** Provided data **
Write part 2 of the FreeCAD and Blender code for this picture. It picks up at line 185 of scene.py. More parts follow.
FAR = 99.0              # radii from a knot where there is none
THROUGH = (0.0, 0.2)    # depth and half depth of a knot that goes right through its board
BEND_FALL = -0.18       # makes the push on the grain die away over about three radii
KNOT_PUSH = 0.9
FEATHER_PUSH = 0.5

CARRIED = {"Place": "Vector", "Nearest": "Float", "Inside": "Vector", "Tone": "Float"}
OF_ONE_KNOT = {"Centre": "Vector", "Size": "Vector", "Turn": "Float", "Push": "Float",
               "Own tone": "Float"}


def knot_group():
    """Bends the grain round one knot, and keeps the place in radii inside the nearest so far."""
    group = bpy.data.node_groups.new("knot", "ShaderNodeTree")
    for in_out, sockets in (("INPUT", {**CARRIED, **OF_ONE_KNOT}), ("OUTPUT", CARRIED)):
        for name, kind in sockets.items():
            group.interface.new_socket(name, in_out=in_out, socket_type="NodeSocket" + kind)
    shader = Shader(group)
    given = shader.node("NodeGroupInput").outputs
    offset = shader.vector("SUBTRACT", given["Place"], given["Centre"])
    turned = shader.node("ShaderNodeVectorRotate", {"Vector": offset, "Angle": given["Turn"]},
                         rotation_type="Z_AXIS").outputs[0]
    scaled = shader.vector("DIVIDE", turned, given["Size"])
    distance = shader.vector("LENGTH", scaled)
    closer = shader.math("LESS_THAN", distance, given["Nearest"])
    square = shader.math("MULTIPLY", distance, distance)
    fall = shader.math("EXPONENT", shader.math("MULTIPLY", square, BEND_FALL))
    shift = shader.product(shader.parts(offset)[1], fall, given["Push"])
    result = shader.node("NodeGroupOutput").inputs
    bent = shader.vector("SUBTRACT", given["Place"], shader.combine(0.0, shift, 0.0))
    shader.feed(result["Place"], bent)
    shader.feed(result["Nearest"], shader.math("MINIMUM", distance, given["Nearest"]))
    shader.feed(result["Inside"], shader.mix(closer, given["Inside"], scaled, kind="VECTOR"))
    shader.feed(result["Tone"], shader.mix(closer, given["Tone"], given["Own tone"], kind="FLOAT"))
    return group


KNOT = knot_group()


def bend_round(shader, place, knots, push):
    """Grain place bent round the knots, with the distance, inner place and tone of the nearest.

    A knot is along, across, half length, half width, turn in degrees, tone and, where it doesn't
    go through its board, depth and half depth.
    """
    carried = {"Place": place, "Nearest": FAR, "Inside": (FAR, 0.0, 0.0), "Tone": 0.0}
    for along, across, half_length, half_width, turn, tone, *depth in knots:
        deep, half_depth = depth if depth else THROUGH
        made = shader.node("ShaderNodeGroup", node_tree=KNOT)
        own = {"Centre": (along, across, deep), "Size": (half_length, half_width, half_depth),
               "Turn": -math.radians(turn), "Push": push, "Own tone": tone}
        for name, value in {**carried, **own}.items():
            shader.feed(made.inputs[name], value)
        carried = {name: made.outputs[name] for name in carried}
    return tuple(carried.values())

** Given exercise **
Copy every line of the listing that includes the string "parts".

** Finished exercise **
Write part 2 of the FreeCAD and Blender code for this picture. It picks up at line 185 of scene.py. More parts follow.
    shift = shader.product(shader.parts(offset)[1], fall, given["Push"])